Urban park in Rostov-on-Don, Russia

Gorky Central Park of Culture and Leisure (Центральный парк культуры и отдыха имени Горького) is a central urban park in Rostov-on-Don, Rostov oblast, Russia, named after Maxim Gorky. It is the eldest park in Rostov-on-Don. The park was established in 1813 on the skirts of the city. Now it is located in center of Rostov-on-Don between Pushkinskaya street (Gorky Park North), Bolshaya Sadovaya street (Gorky Park South), Budyonovskiy avenue (Gorky Park West) and Semashko lane (Gorky Park East).
Since 1998 the park is protected as an object of cultural heritage of regional value.

==History==
The park was established in washes, where dirty streams ran and the location of the town dump. The Mayor of Rostov-on-Don, Alexander Yashchenko, owned the parcel of land and donated it to the city magistrate. Different private organizations improved the territory, planting the first trees, shrubs, and other plants. There were several gardens initially, which were combined into the new urban park. The so-called Lower Park (Nizhny Park) and Upper Park (Verhny Park) are delineated by the terrain.

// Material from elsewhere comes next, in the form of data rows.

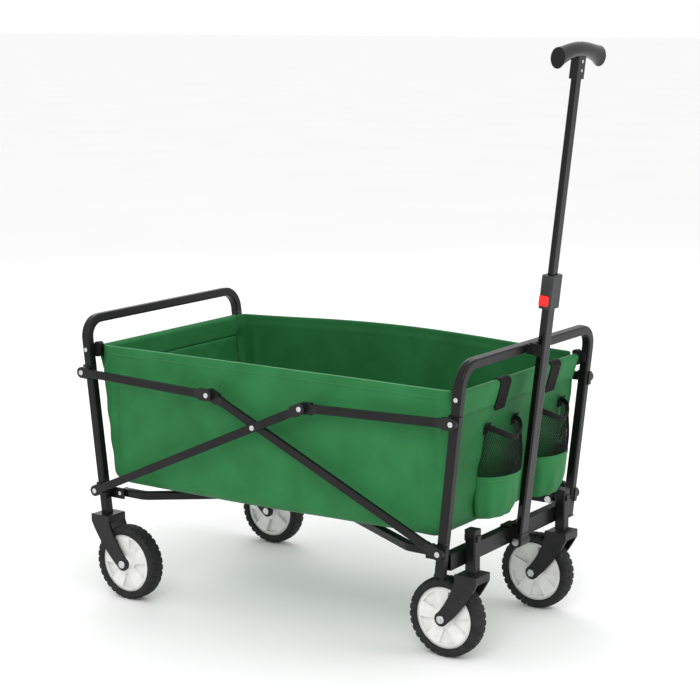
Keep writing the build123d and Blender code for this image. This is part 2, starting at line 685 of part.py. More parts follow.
def handle_bolt():
    reach = LOWER_TUBE[1] / 2 + 0.4 + 2.5
    shank = pin(HANDLE_PIVOT_X, HANDLE_PIVOT_Z, -reach, reach, PIN_R)
    for side in (-1, 1):
        low, high = sorted((side * reach, side * (reach + 3.5)))
        shank += pin(HANDLE_PIVOT_X, HANDLE_PIVOT_Z, low, high, 7.0)
    return shank


def clip():
    """The moulded clip on the front top bar that holds the handle upright."""
    lean = radians(SPLAY)
    axis_x = HANDLE_PIVOT_X + (BAR_Z - HANDLE_PIVOT_Z) * tan(LEAN)
    reach = (axis_x - post_x(BAR_Z)) * cos(lean)
    face, half = POST / 2, LOWER_TUBE[1] / 2 + FIT
    jaw, ear, height = 3.5, 8.0, 22.0
    flange = half + jaw + ear
    body = block((face, -flange, -POST / 2), (face + 3.2, flange, POST / 2))
    for side in (-1, 1):
        y_low = side * half - (jaw if side < 0 else 0)
        body += block((face, y_low, -height / 2), (reach + 3, y_low + jaw, height / 2))
    body -= Pos(reach, 0, 0) * Box(LOWER_TUBE[0] + 4 * FIT, 2 * half, 2 * height)
    return Location((post_x(BAR_Z), 0, BAR_Z), (0, SPLAY, 0)) * body


def cap_screw():
    """The low head of the screw that goes through a front post into its hem cap."""
    return pin(post_x(HEM_Z), HEM_Z, POST_FACE, POST_FACE + CAP_SCREW_HEAD, RIVET_HEAD_R - 1)


# ---- pieces of the two end frames ---------------------------------------------------
rear_crown_x = -post_x(REAR_CROWN_TOP - REAR_CROWN / 2)
rear_foot_z = REAR_CROWN_TOP - REAR_CROWN + 5
rear_tube = to_rear(end_frame_tube(rear_foot_z))
front_tube = end_frame_tube(FRONT_FOOT_Z)
lugs = both_sides(floor_lug())
save("rear_frame_tube", rear_tube + [to_rear(lug) for lug in lugs])
save("front_frame_tube", front_tube + lugs)

rear_saddles = [post_saddle(LOW_PIVOT, OUTER_LAYER), post_saddle(HIGH_PIVOT, OUTER_LAYER)]
front_saddles = [post_saddle(LOW_PIVOT, INNER_LAYER), post_saddle(HIGH_PIVOT, INNER_LAYER)]
save("rear_post_saddles", *both_sides(*[to_rear(saddle) for saddle in rear_saddles]))
save("front_post_saddles", *both_sides(*front_saddles))
stem_socket = Cylinder(STEM_R, 400)
right_left = ((-1, "right"), (1, "left"))
post_socket = Location((-post_x(0), 0, 0), (0, -SPLAY, 0)) * Box(POST, POST, 900)
post_socket = Pos(-rear_crown_x, 0, 0) * post_socket
post_socket -= block((-99, -99, 0), (99, 99, rear_foot_z - POST / 2 * SLOPE - 0.2))
for side, word in right_left:
    rear_fork = fork(
        rear_crown_x,
        side * HALF_TRACK,
        REAR_AXLE_X - rear_crown_x,
        REAR_CROWN_TOP,
        REAR_CROWN,
        post_socket,
    )
    save(word + "_rear_fork", rear_fork)
    save(word + "_rear_rim", rim(REAR_AXLE_X, side * HALF_TRACK))
    save(word + "_rear_tyre", tyre(REAR_AXLE_X, side * HALF_TRACK))
save("rear_axle_bolts", *both_sides(axle_bolt(REAR_AXLE_X, HALF_TRACK)))

rear_rivets = [link_rivet(LOW_PIVOT, POST_FACE + 0.01, LINK_OUTSIDE)]
rear_pins = [to_rear(piece) for piece in (*rear_rivets, arm_pin(), cap_screw())]
save("rear_frame_fasteners", *both_sides(*rear_pins))
front_rivets = [
    link_rivet(LOW_PIVOT, POST_FACE + 0.01, INNER_LAYER + LINK_THICK),
    link_rivet(HIGH_PIVOT, POST_FACE + 0.01, INNER_LAYER + LINK_THICK),
]
front_pins = (*front_rivets, arm_pin(), cap_screw())
save("front_frame_fasteners", *both_sides(*front_pins), handle_bolt())

save("rear_hem_rod", to_rear(hem_rod()))
save("front_hem_rod", hem_rod())
save("rear_hem_caps", *both_sides(to_rear(hem_cap())))
save("front_hem_caps", *both_sides(hem_cap()))
save("rear_panel", to_rear(end_panel()))
save("front_panel", end_panel())
save("left_side_panel", side_panel())
save("right_side_panel", mirror(side_panel(), about=Plane.XZ))

beam_half = HALF_TRACK - POST / 2 - LUG
beam_low = (BEAM_X - BEAM_DEPTH / 2, -beam_half, BEAM_Z - BEAM_HEIGHT / 2)
beam_high = (BEAM_X + BEAM_DEPTH / 2, beam_half, BEAM_Z + BEAM_HEIGHT / 2)
beam = block(beam_low, beam_high)
beam -= Pos(BEAM_X, 0, BEAM_Z) * Box(
    BEAM_DEPTH - 2 * BEAM_WALL, 2 * beam_half + 1, BEAM_HEIGHT - 2 * BEAM_WALL
)
save("front_cross_beam", beam)
save("caster_tubes", *both_sides(caster_tube()))
save("front_tube_plugs", *both_sides(caster_cap(), post_plug()))
save("hem_straps", *[hem_strap(y) for y in STRAP_Y])
save("cup_pockets", *[pocket(y) for y in POCKET_Y])
save("handle_yoke", yoke())
save("handle_clip", clip())

# ---- scissor ------------------------------------------------------------------------
FAR_LOW = (-LOW_PIVOT[0], LOW_PIVOT[1])
FAR_HIGH = (-HIGH_PIVOT[0], HIGH_PIVOT[1])
FRONT_ELBOW = (ELBOW_X, ELBOW_Z)
REAR_ELBOW = (-ELBOW_X, ELBOW_Z)
LINKS = {
    "rear_lower": (FAR_LOW, FRONT_ELBOW, OUTER_LAYER),
    "front_upper": (HIGH_PIVOT, FRONT_ELBOW, INNER_LAYER),
    "front_lower": (LOW_PIVOT, REAR_ELBOW, INNER_LAYER),
    "rear_upper": (FAR_HIGH, REAR_ELBOW, OUTER_LAYER),
}
crossing_rise = (ELBOW_Z - LOW_PIVOT_Z) * LOW_PIVOT[0] / (LOW_PIVOT[0] + ELBOW_X)
CROSSING = (0.0, LOW_PIVOT_Z + crossing_rise)
for name, (foot, elbow, layer) in LINKS.items():
    tube = link_tube(foot, elbow, layer)
    if name == "rear_lower":
        tube -= pin(*CROSSING, layer - 1, layer + LINK_THICK + 1, RIVET_R)
    save(name + "_links", *both_sides(tube))
    loose = RIVET_R + PIVOT_PLAY
    at_elbow = RIVET_R if layer == OUTER_LAYER else loose
    at_foot = RIVET_R if name == "rear_upper" else loose
    fittings = [
        link_fitting(foot, elbow, layer, at_foot),
        link_fitting(elbow, foot, layer, at_elbow),
    ]
    save(name + "_fittings", *both_sides(*fittings))
save(
    "rear_lower_rivets",
    *both_sides(
        link_rivet(FRONT_ELBOW, INNER_LAYER, LINK_OUTSIDE),
        link_rivet(CROSSING, OUTER_LAYER, LINK_OUTSIDE),
    ),
)
save(
    "rear_upper_rivets",
    *both_sides(
        link_rivet(REAR_ELBOW, INNER_LAYER, LINK_OUTSIDE),
        link_rivet(FAR_HIGH, OUTER_LAYER, LINK_OUTSIDE),
    ),
)

# ---- floor --------------------------------------------------------------------------
save("front_floor_arms", *both_sides(floor_arm(FRONT_ARM_INNER_Y)))
save("rear_floor_arms", *both_sides(to_rear(floor_arm(REAR_ARM_INNER_Y))))
save("floor_hub", floor_hub())
hub_reach = REAR_ARM_INNER_Y + ARM / 2
save("floor_hub_pin", pin(-HUB_PIVOT_X, ARM_Z, -hub_reach - 2, hub_reach + 2, PIN_R))
save("front_floor_cloth", floor_half())
save("rear_floor_cloth", to_rear(floor_half()))

# ---- casters ------------------------------------------------------------------------
caster_fork = fork(
    CASTER_X, CASTER_Y, -CASTER_TRAIL, CASTER_CROWN_TOP, CASTER_CROWN, stem_socket
)
caster_pins = [caster_stem(), axle_bolt(FRONT_AXLE_X, CASTER_Y)]
for side, word in right_left:
    # both_sides lists the left pieces first, then their mirror images
    forks, pins = both_sides(caster_fork), both_sides(*caster_pins)
    save(word + "_caster_fork", forks[0] if side > 0 else forks[1])
    save(word + "_caster_pins", *(pins[:2] if side > 0 else pins[2:]))
    save(word + "_front_rim", rim(FRONT_AXLE_X, side * CASTER_Y))
    save(word + "_front_tyre", tyre(FRONT_AXLE_X, side * CASTER_Y))

# ---- handle -------------------------------------------------------------------------
save("handle_base", along_handle(handle_base()))
save("handle_lower_tube", along_handle(lower_tube()))
save("handle_collar", along_handle(collar()))
save("release_button", along_handle(button()))
save("handle_upper_tube", along_handle(upper_tube()))
save("handle_grip", along_handle(grip()))
save("grip_rivets", *[along_handle(head) for head in grip_rivets()])
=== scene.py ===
# %% [markdown]
# # A folding camp wagon, dressed around its CAD frame
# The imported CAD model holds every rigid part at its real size. This lesson loads it, gives each
# part a finish that matches how the real one is made, and sews the cloth tub around it. All
# lengths are metres, +X runs to the pull handle, +Y to the wagon's left, +Z up from the ground.

import json
from math import cos, pi, radians, sin, tau

import bpy
import numpy as np
from mathutils import Matrix, Vector


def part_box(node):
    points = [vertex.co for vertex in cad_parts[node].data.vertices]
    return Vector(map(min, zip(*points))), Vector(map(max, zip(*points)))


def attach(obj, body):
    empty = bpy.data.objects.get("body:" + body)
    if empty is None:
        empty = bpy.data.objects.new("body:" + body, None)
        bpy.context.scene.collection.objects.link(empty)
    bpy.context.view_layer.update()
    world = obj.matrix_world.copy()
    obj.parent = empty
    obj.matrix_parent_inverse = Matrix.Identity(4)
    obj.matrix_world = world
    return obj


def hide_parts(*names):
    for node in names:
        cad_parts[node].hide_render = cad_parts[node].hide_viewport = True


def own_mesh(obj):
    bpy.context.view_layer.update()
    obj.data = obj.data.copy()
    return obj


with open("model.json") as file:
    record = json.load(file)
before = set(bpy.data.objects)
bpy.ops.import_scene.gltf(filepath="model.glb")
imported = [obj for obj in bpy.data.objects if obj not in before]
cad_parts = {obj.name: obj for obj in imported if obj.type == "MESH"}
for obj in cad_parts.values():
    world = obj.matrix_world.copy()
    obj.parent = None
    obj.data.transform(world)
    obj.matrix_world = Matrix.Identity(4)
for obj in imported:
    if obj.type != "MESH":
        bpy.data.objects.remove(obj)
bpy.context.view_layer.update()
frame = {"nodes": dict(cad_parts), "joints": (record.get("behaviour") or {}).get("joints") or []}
MM = 0.001

# %% [markdown]
# ## Where things are
# The two end frames lean outwards. Their lean and place are read from the scissor's pivots,
# which sit on the posts, so the cloth follows the frame if a size changes.

# %% The frame's own lines
joint_at = {j["name"]: j.get("pos_m") for j in frame["joints"]}
low_x, _, low_z = joint_at["front_low_pivot"]
high_x, _, high_z = joint_at["front_top_pivot"]
fold_x = (joint_at["fold"][0] + low_x) / 2
slope = (high_x - low_x) / (high_z - low_z)
_, panel_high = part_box("front_panel")
side_low, side_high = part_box("left_side_panel")
rod_low, rod_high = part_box("front_hem_rod")
_, floor_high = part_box("front_floor_cloth")
rod_x, rod_z = (rod_low.x + rod_high.x) / 2, (rod_low.z + rod_high.z) / 2
side_y = (side_low.y + side_high.y) / 2
print("posts lean", round(slope, 4), "fold plane at", round(fold_x, 4), "hem rod at", rod_z)


def cloth_x(z):
    """How far the end cloth stands from the fold plane at height z: parallel to the posts,
    through the hem rod."""
    return rod_x - fold_x + slope * (z - rod_z)


# %% [markdown]
# ## Helpers for meshes
# Every new piece is a surface worked out on a grid with numpy, then put into a mesh in one go.
# A cloth is a closed shell: the same grid twice, one moved along the normals by the thickness,
# with its rim closed. That gives it a real edge, and two faces that can have two finishes.


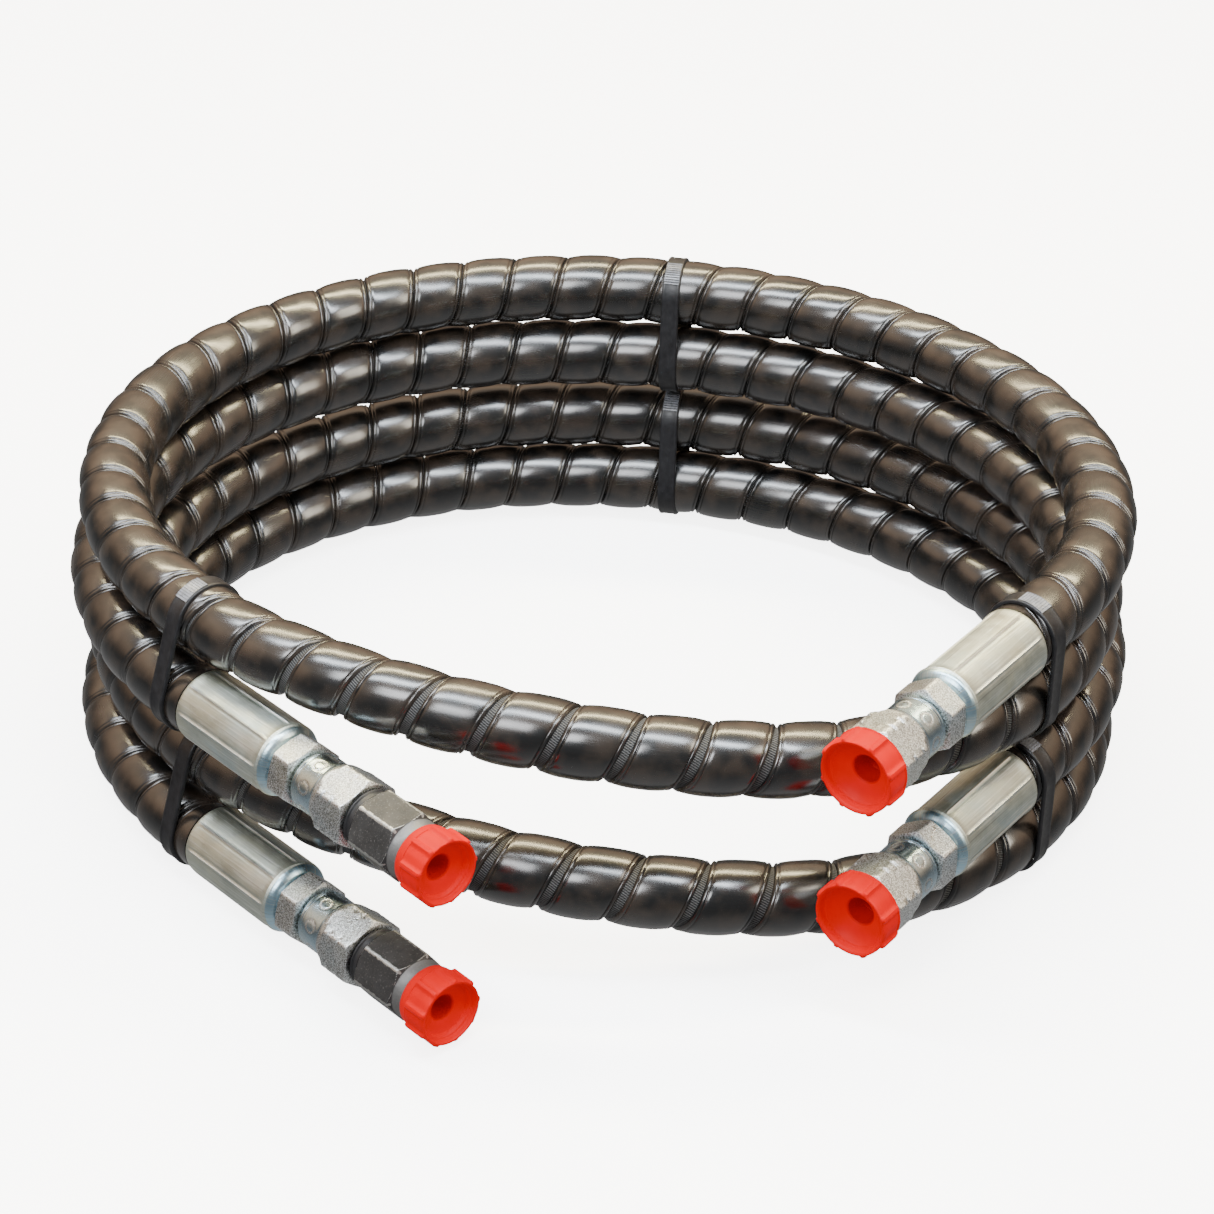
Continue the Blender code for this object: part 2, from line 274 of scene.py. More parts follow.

A wooden building of the first Municipal Theatre opened in the northern side of the park in the 1840s. Wooden rotunda to relax of citizens was erected in 1864. It was replaced by stone building located on Pushkinskaya street alongside of main park entrance in 1893. Architect Nikolai Doroshenko designed an open-work fence and front entrance constructed in the shape of fortress gates. New entrance was located on Bolshaya Sadovaya street. Architect Vladimir Shkitko projected the first fountain in Rostov-on-Don called 'Boy with basin'. The opening ceremony was held in conjunction with relocation of the town council to new building (Maximov house). The fountain was officially opened by projector of water pipe Timofey Petrovich Kuska. Pool and arbors were decorated with sculptures opened in middle porch of the park. At the Lower Park was a stone grotto, reservoir with alive swans and fountains. Flower ornaments were regularly renovated. A large area of new exotic plants and flowers was laid out. Palm trees and tamarisks were brought from abroad.

== Description ==
The park, with a perimeter of 1.66 km, occupies an area of 12.2 hectares (30 acres). While planting and land form in much of the park appear natural, it is in fact almost entirely landscaped. The park contains extensive walking tracks, seven fountains, rotunda, playgrounds, amusement rides, cafe, chess pavilion and parkways decorated with sculptures. Indoor attractions include observatory, Monument to Lenin and Monument of the Great October Revolution. In addition there are open-air gallery in which hosts expositions of applied art and works by Rostov artists.